__Written request__. Output the material below in its entirety, exactly as given.

__Supplied data__.

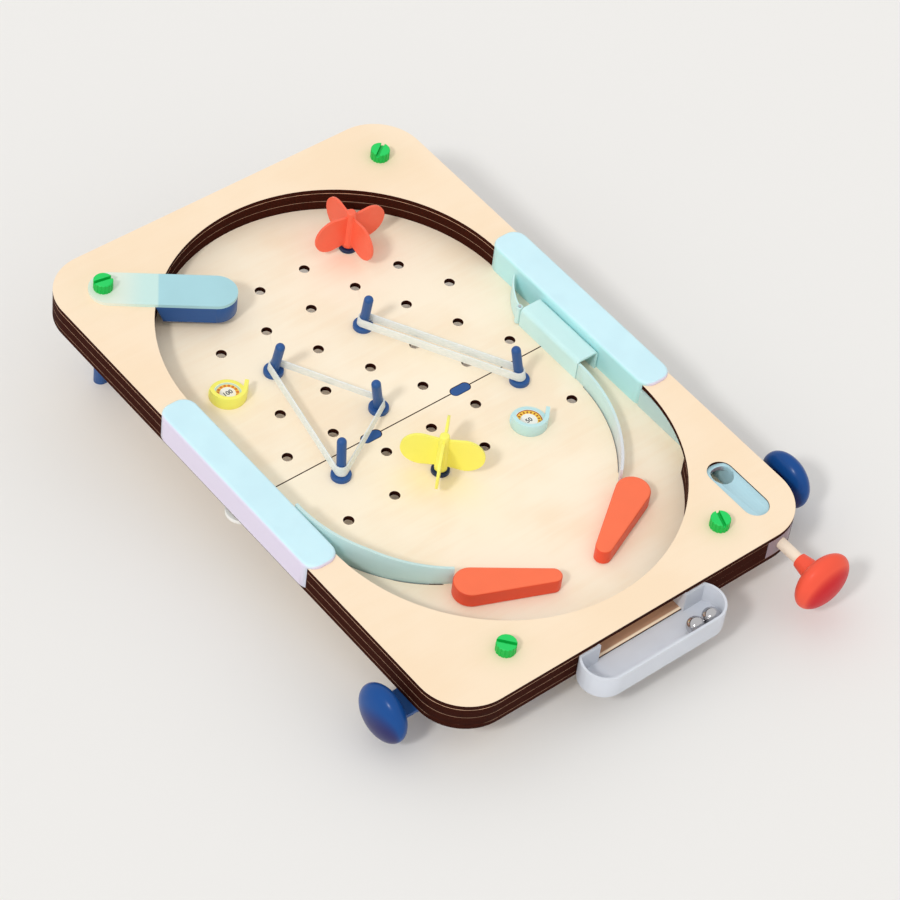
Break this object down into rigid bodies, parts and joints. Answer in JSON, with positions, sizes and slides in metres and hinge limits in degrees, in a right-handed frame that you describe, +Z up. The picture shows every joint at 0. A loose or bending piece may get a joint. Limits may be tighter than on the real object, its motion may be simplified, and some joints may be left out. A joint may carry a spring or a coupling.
{
  "type": "tabletop pinball game",
  "caption": "Tilted wooden tabletop pinball board in two clipped halves, with push-button flippers, a spring plunger, spinners, pegs with stretched bands, score cups and a ball tray.",
  "frame": {"origin": "middle of the outline's bounding box, on the table", "axes": "+X to the player's right, +Y away from the player toward the raised end, +Z up; the board slopes down toward the player"},
  "size_m": [0.2856, 0.3982, 0.0788],
  "materials": {
    "wood": "laser-cut pale plywood with dark burnt edges",
    "mint": "pale mint translucent printed plastic",
    "aqua": "pale aqua translucent printed plastic",
    "deflector_aqua": "see-through aqua plastic",
    "tray": "milky grey-lilac translucent plastic",
    "blue": "glossy blue plastic",
    "green": "matt green plastic",
    "coral": "satin coral plastic",
    "yellow": "satin lemon plastic",
    "pale_blue": "satin pale blue plastic",
    "cream": "pale turned wood",
    "white": "white plastic",
    "steel": "polished steel",
    "spring_steel": "drawn spring wire",
    "band": "milky stretched rubber",
    "print": "printed paper disc"
  },
  "bodies": {
    "board": {"playfield_rear": "wood", "playfield_front": "wood", "top_cover_rear": "wood", "top_cover_front": "wood", "seam_keys": "blue", "seam_nuts": "white", "corner_screws": "green", "rear_legs": "blue", "front_feet": "blue", "deflector_arm": "deflector_aqua", "deflector_block": "blue", "left_guide": "aqua", "right_guide": "aqua", "lane_tunnel": "mint", "lane_liner": "mint", "gate_pin": "spring_steel", "launcher_housing": "aqua", "plunger_spring": "spring_steel", "ball_tray": "tray", "pegs": "blue", "rubber_band_left": "band", "rubber_band_right": "band", "spinner_posts": "blue", "yellow_cup": "yellow", "blue_cup": "pale_blue", "yellow_cup_label": "print", "blue_cup_label": "print", "bar_brackets": "blue", "spring_anchor": "blue", "lower_spacer_rear": "wood", "lower_spacer_left": "wood", "lower_spacer_middle": "wood", "lower_spacer_right": "wood", "upper_spacer_rear": "wood", "upper_spacer_left": "wood", "upper_spacer_middle": "wood", "upper_spacer_right": "wood", "side_clip_left": "mint", "bar_spring_left": "spring_steel", "side_clip_right": "mint", "bar_spring_right": "spring_steel"},
    "plunger": {"plunger_rod": "cream", "plunger_knob": "coral"},
    "left_button": {"push_bar_left": "blue", "side_knob_left": "blue"},
    "right_button": {"push_bar_right": "blue", "side_knob_right": "blue"},
    "left_flipper": {"flipper_left": "coral", "flipper_crank_left": "blue"},
    "right_flipper": {"flipper_right": "coral", "flipper_crank_right": "blue"},
    "red_wheel": {"red_spinner": "coral"},
    "yellow_wheel": {"yellow_spinner": "yellow"},
    "gate": {"lane_gate": "mint"},
    "ball_pair": {"balls": "steel"}
  },
  "joints": [
    {"name": "plunger_pull", "type": "slide", "parent": "board", "child": "plunger", "axis": [0, -0.9954, -0.0958], "range_m": [0, 0.02], "stiffness_N_per_m": 120, "springref_m": -0.008, "deforming": ["plunger_spring"]},
    {"name": "left_push", "type": "slide", "parent": "board", "child": "left_button", "axis": [1, 0, 0], "range_m": [0, 0.00752], "stiffness_N_per_m": 180, "springref_m": -0.004, "deforming": ["bar_spring_left"]},
    {"name": "right_push", "type": "slide", "parent": "board", "child": "right_button", "axis": [-1, 0, 0], "range_m": [0, 0.00752], "stiffness_N_per_m": 180, "springref_m": -0.004, "deforming": ["bar_spring_right"]},
    {"name": "left_flipper_swing", "type": "hinge", "parent": "board", "child": "left_flipper", "pos_m": [-0.054, -0.0911, 0.02936], "axis": [0, -0.0958, 0.9954], "range_deg": [0, 50]},
    {"name": "right_flipper_swing", "type": "hinge", "parent": "board", "child": "right_flipper", "pos_m": [0.054, -0.0911, 0.02936], "axis": [0, 0.0958, -0.9954], "range_deg": [0, 50]},
    {"name": "red_spin", "type": "hinge", "parent": "board", "child": "red_wheel", "pos_m": [0.045, 0.1351, 0.06119], "axis": [0, -0.0958, 0.9954], "continuous": true},
    {"name": "yellow_spin", "type": "hinge", "parent": "board", "child": "yellow_wheel", "pos_m": [-0.015, -0.02006, 0.04625], "axis": [0, -0.0958, 0.9954], "continuous": true},
    {"name": "gate_swing", "type": "hinge", "parent": "board", "child": "gate", "pos_m": [0.087, 0.04021, 0.04803], "axis": [0, -0.0958, 0.9954], "range_deg": [0, 25]},
    {"name": "balls_roll", "type": "slide", "parent": "board", "child": "ball_pair", "axis": [1, 0, 0], "range_m": [-0.0585, 0]}
  ],
  "couplings": [
    {"joint": "left_flipper_swing", "follows": "left_push", "rad_per_m": 116.01},
    {"joint": "right_flipper_swing", "follows": "right_push", "rad_per_m": 116.01}
  ]
}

__Task output__.
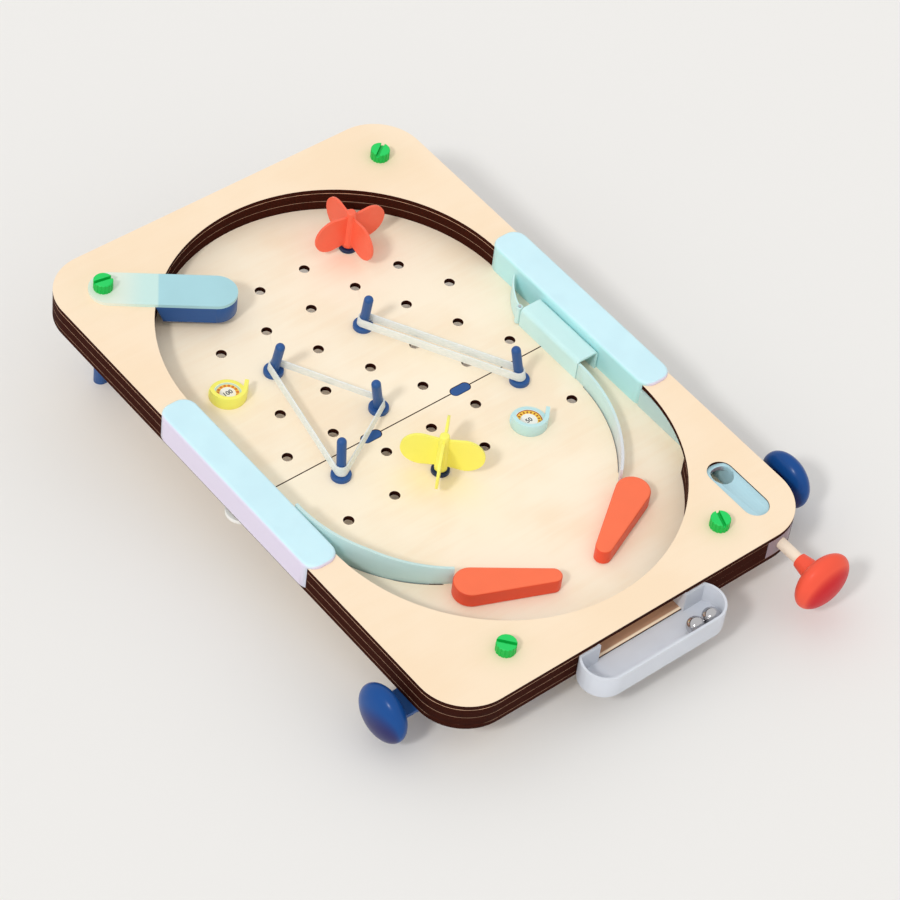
Break this object down into rigid bodies, parts and joints. Answer in JSON, with positions, sizes and slides in metres and hinge limits in degrees, in a right-handed frame that you describe, +Z up. The picture shows every joint at 0. A loose or bending piece may get a joint. Limits may be tighter than on the real object, its motion may be simplified, and some joints may be left out. A joint may carry a spring or a coupling.
{
  "type": "tabletop pinball game",
  "caption": "Tilted wooden tabletop pinball board in two clipped halves, with push-button flippers, a spring plunger, spinners, pegs with stretched bands, score cups and a ball tray.",
  "frame": {"origin": "middle of the outline's bounding box, on the table", "axes": "+X to the player's right, +Y away from the player toward the raised end, +Z up; the board slopes down toward the player"},
  "size_m": [0.2856, 0.3982, 0.0788],
  "materials": {
    "wood": "laser-cut pale plywood with dark burnt edges",
    "mint": "pale mint translucent printed plastic",
    "aqua": "pale aqua translucent printed plastic",
    "deflector_aqua": "see-through aqua plastic",
    "tray": "milky grey-lilac translucent plastic",
    "blue": "glossy blue plastic",
    "green": "matt green plastic",
    "coral": "satin coral plastic",
    "yellow": "satin lemon plastic",
    "pale_blue": "satin pale blue plastic",
    "cream": "pale turned wood",
    "white": "white plastic",
    "steel": "polished steel",
    "spring_steel": "drawn spring wire",
    "band": "milky stretched rubber",
    "print": "printed paper disc"
  },
  "bodies": {
    "board": {"playfield_rear": "wood", "playfield_front": "wood", "top_cover_rear": "wood", "top_cover_front": "wood", "seam_keys": "blue", "seam_nuts": "white", "corner_screws": "green", "rear_legs": "blue", "front_feet": "blue", "deflector_arm": "deflector_aqua", "deflector_block": "blue", "left_guide": "aqua", "right_guide": "aqua", "lane_tunnel": "mint", "lane_liner": "mint", "gate_pin": "spring_steel", "launcher_housing": "aqua", "plunger_spring": "spring_steel", "ball_tray": "tray", "pegs": "blue", "rubber_band_left": "band", "rubber_band_right": "band", "spinner_posts": "blue", "yellow_cup": "yellow", "blue_cup": "pale_blue", "yellow_cup_label": "print", "blue_cup_label": "print", "bar_brackets": "blue", "spring_anchor": "blue", "lower_spacer_rear": "wood", "lower_spacer_left": "wood", "lower_spacer_middle": "wood", "lower_spacer_right": "wood", "upper_spacer_rear": "wood", "upper_spacer_left": "wood", "upper_spacer_middle": "wood", "upper_spacer_right": "wood", "side_clip_left": "mint", "bar_spring_left": "spring_steel", "side_clip_right": "mint", "bar_spring_right": "spring_steel"},
    "plunger": {"plunger_rod": "cream", "plunger_knob": "coral"},
    "left_button": {"push_bar_left": "blue", "side_knob_left": "blue"},
    "right_button": {"push_bar_right": "blue", "side_knob_right": "blue"},
    "left_flipper": {"flipper_left": "coral", "flipper_crank_left": "blue"},
    "right_flipper": {"flipper_right": "coral", "flipper_crank_right": "blue"},
    "red_wheel": {"red_spinner": "coral"},
    "yellow_wheel": {"yellow_spinner": "yellow"},
    "gate": {"lane_gate": "mint"},
    "ball_pair": {"balls": "steel"}
  },
  "joints": [
    {"name": "plunger_pull", "type": "slide", "parent": "board", "child": "plunger", "axis": [0, -0.9954, -0.0958], "range_m": [0, 0.02], "stiffness_N_per_m": 120, "springref_m": -0.008, "deforming": ["plunger_spring"]},
    {"name": "left_push", "type": "slide", "parent": "board", "child": "left_button", "axis": [1, 0, 0], "range_m": [0, 0.00752], "stiffness_N_per_m": 180, "springref_m": -0.004, "deforming": ["bar_spring_left"]},
    {"name": "right_push", "type": "slide", "parent": "board", "child": "right_button", "axis": [-1, 0, 0], "range_m": [0, 0.00752], "stiffness_N_per_m": 180, "springref_m": -0.004, "deforming": ["bar_spring_right"]},
    {"name": "left_flipper_swing", "type": "hinge", "parent": "board", "child": "left_flipper", "pos_m": [-0.054, -0.0911, 0.02936], "axis": [0, -0.0958, 0.9954], "range_deg": [0, 50]},
    {"name": "right_flipper_swing", "type": "hinge", "parent": "board", "child": "right_flipper", "pos_m": [0.054, -0.0911, 0.02936], "axis": [0, 0.0958, -0.9954], "range_deg": [0, 50]},
    {"name": "red_spin", "type": "hinge", "parent": "board", "child": "red_wheel", "pos_m": [0.045, 0.1351, 0.06119], "axis": [0, -0.0958, 0.9954], "continuous": true},
    {"name": "yellow_spin", "type": "hinge", "parent": "board", "child": "yellow_wheel", "pos_m": [-0.015, -0.02006, 0.04625], "axis": [0, -0.0958, 0.9954], "continuous": true},
    {"name": "gate_swing", "type": "hinge", "parent": "board", "child": "gate", "pos_m": [0.087, 0.04021, 0.04803], "axis": [0, -0.0958, 0.9954], "range_deg": [0, 25]},
    {"name": "balls_roll", "type": "slide", "parent": "board", "child": "ball_pair", "axis": [1, 0, 0], "range_m": [-0.0585, 0]}
  ],
  "couplings": [
    {"joint": "left_flipper_swing", "follows": "left_push", "rad_per_m": 116.01},
    {"joint": "right_flipper_swing", "follows": "right_push", "rad_per_m": 116.01}
  ]
}